Uncle Isaac had a big house and a maid
And owned commercial property.
How he ever became wealthy
is a mystery I couldn’t understand.
All I knew about money was that
It didn’t grow on trees
and certainly not
in the ragwort-smothered front yard.
Or that sometimes somebody
won big on the horses or the football pools.
He never told us his business
but wanted to know ours
down to the last ha’penny.
Once a week he would come for tea
which was always cake, then bread and jam.
Posh jam, my favourite: black cherry.
I wouldn’t eat any because he licked the spoon
and put it back in the jar
staking his sticky claim on it. Once a year,
Mother would buy a pot of black cherry jam
for us and hide it away, not to be confused
with Uncle’s holy petri dish.
After tea he would dole out an allowance
for Mother and pocket money for me.
This time he spotted my book on the table,
unread, and asked to borrow it.
Months went by, and I tried to imagine
the tales I was missing. The book
was its own story now, commandeered,
location unknown, condition unknown.
No intelligence or proof of life.
Unwritten family rules
said I couldn’t mention it.
Eventually, it returned.
Given to me as part of the ritual dole-out
with the usual ten-shilling note
tucked shamefully inside.
No overdue book fine.
I had to thank him and put the book
in its bedraggled state on the sideboard.
He didn’t approve of books on tables.
It was rude to be too enthusiastic
about literature, to mix mind food
with belly food.
It was even ruder to have a mind.
Later, tears fell as I held the pages,
some dog-eared, some stained with tea,
or at least what I thought was tea.
The odd mustard-coloured spot.
One or two reddish stains. Sherry? Port wine?

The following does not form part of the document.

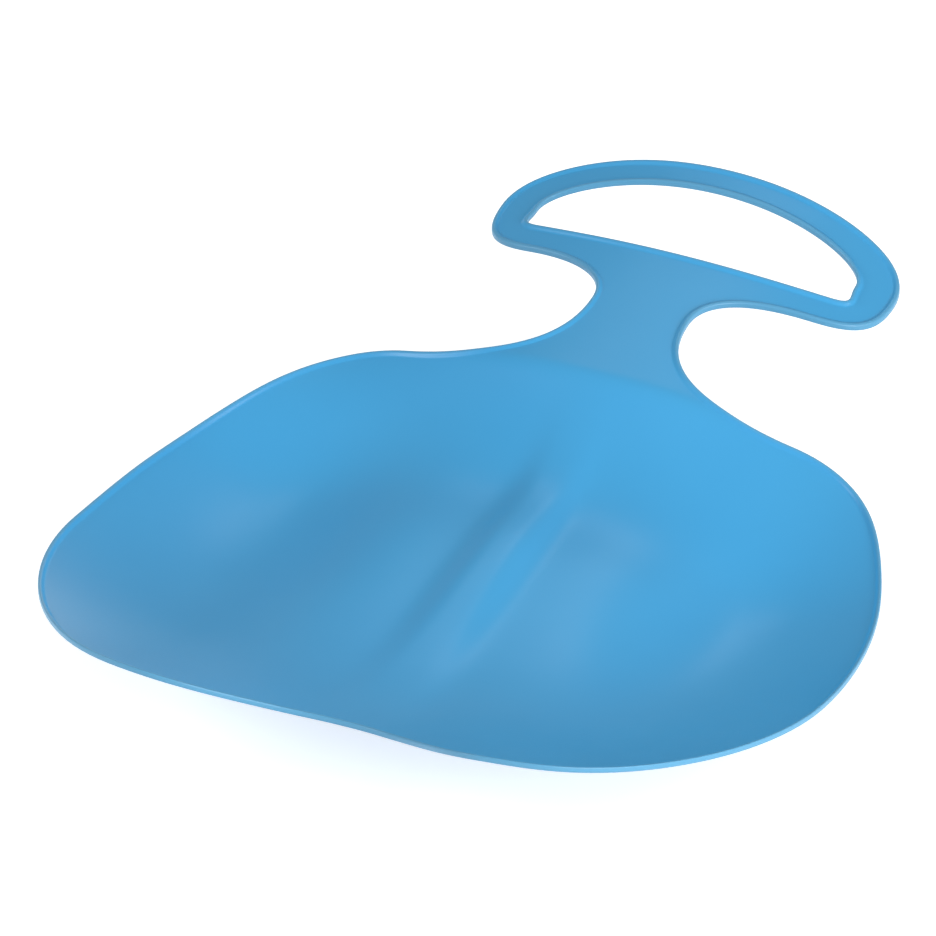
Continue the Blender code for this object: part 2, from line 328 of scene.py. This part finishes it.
# %% [markdown]
# ## The left half, and the thickness
#
# Mirror makes the left half and welds it on the centre line. Then the whole flat sheet is
# extruded down once. That gives a closed body: an upper skin, an underside with the same
# cells, and a wall round the edge and round the hand hole.

# %% Mirror the half sheet and extrude it
WELD = 0.00002     # vertices nearer than this become one
EXTRUDED = 0.010   # only holds the two skins apart until they get their heights
pick_only(sheet)
mirror = sheet.modifiers.new("left half", "MIRROR")
mirror.use_axis = (True, False, False)
mirror.use_mirror_merge = True
mirror.merge_threshold = on_centre
bpy.ops.object.modifier_apply(modifier=mirror.name)
edit(sheet, "VERT")
bpy.ops.mesh.remove_doubles(threshold=WELD)
bpy.ops.mesh.select_all(action="SELECT")
bpy.ops.mesh.extrude_region_move(TRANSFORM_OT_translate={"value": (0, 0, -EXTRUDED)})
leave_edit()
print("closed body:", len(sheet.data.vertices), "vertices,", len(sheet.data.polygons), "faces")

# %% [markdown]
# ## The dish as a formula
#
# The dish is smooth everywhere, so its height is written as a formula of the place, not
# sculpted. Each wall is a "swell": level at first, then rising to a steady slope. A side
# wall, the rear wall and the front wall are added to a level floor. A broad hump with a
# flat-topped crest parts the two hollows. The neck and grip are one plate, arched across and
# rising a little to the front. The dish's front wall meets it at the crease.

# %% Sizes of the surface
DISH_LEVEL = -0.060
NECK_HEIGHT = 0.0014
NECK_RISE = 0.079
ARCH_RADIUS = 0.257
ARCH_DROP = 0.0333
SIDE_RUN = 0.0955
SIDE_SWELL = 0.1115
SIDE_SLOPE = 0.732
REAR_START = -0.0033
REAR_SWELL = 0.284
REAR_SLOPE = 0.963
NOTCH_DIP = 0.22
NOTCH_SPREAD = 0.060
FRONT_START = 0.022
FRONT_SWELL = 0.0455
ONSET = 0.030
CREASE_SETBACK = 0.005
CREASE_BOW = 0.005
CREASE_SPREAD = 0.060
RIDGE_HEIGHT = 0.034
RIDGE_CREST_SHARE = 0.20
RIDGE_CREST_WIDTH = 0.015
RIDGE_WIDENING = 0.035
RIDGE_WIDENING_START = 0.040
RIDGE_WIDENING_SWELL = 0.060
RIDGE_HUMP_WIDTH = 0.100
RIDGE_MIDDLE = 0.0
RIDGE_REAR_LENGTH = 0.125
RIDGE_FRONT_LENGTH = 0.095
crease_reach = SHOULDER_REACH - CREASE_SETBACK
print("the crease lies", round(crease_reach, 4), "m in front of the seat's middle")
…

The spine was twisted, its scoliosis
obvious from the side. The corners
of the laminate peeling, exposing the paper flesh
going grey at the edges before its time.
Dog hairs. The sickly smell of stale tobacco.

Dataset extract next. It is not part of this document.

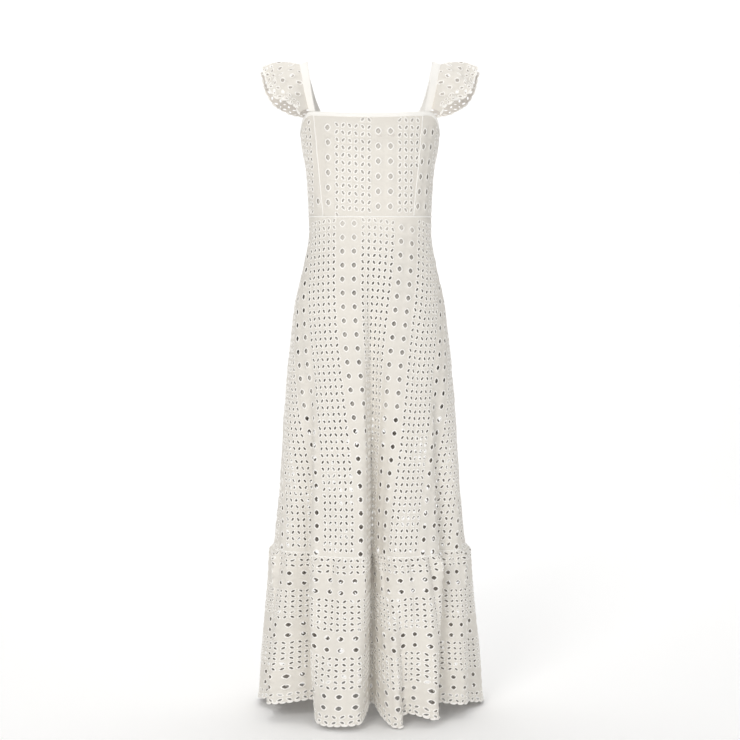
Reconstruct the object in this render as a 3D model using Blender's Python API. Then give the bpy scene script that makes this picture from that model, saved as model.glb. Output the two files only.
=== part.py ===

The last third of the book obviously unread.
Enjoyed and then abandoned
As the narratives began to get too close for comfort.
My beautiful book. I didn’t know
how to heal it. I couldn’t replace it
because Uncle might have noticed.
I wanted it to be new again.
I could no longer take it to bed,
but read it at the scrubbed bare wood kitchen table.

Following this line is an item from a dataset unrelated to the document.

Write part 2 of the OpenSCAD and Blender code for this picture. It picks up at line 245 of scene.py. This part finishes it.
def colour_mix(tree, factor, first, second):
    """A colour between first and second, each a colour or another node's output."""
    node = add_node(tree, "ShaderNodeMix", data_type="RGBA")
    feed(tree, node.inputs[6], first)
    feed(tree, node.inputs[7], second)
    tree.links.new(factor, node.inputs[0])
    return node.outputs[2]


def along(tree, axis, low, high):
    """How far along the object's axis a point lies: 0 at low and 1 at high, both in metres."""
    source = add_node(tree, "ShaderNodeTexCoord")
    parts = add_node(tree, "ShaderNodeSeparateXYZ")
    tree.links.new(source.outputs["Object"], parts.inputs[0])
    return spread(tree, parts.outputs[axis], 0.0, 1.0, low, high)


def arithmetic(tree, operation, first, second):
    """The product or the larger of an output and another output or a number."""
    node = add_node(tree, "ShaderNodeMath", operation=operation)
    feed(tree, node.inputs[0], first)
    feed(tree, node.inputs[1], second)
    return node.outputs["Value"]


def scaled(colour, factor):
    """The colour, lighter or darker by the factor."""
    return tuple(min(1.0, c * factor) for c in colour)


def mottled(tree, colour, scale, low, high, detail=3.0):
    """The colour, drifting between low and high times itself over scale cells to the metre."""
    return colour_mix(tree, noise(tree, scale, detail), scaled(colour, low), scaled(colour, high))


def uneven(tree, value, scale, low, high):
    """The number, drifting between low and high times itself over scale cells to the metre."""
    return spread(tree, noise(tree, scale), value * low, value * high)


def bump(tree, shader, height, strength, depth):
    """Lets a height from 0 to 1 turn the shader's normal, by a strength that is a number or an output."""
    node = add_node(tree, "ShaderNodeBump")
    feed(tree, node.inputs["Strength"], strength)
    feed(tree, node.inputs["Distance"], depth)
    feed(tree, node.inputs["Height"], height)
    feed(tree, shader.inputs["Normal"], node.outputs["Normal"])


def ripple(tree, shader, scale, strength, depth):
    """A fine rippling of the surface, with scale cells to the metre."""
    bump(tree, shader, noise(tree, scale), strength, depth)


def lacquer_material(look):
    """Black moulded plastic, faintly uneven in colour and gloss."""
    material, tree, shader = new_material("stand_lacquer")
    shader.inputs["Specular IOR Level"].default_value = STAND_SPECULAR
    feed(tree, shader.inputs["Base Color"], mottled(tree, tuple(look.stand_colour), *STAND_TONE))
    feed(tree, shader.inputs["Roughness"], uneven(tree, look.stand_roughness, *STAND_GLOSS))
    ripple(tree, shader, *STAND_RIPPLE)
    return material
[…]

I wanted my hands to be the only ones
to touch it, to caress it,
not for it to look and smell
as if it had been violated
by a shipload of drunken pirates.
I couldn’t kiss it better.
I could just
read it
and weep,
for the tragedies within,
for the abused book that now held them all,
past, present and future.
Paul Siekor is the pen name of an autistic writer diagnosed in his early 60s. Since his diagnosis, his poetry has been published in The Reluctant Elfqueen blog, in Plague 2020: A World Anthology of Poetry and Art About Covid-19 and in Literature for the People magazine. He lives in Cornwall, UK.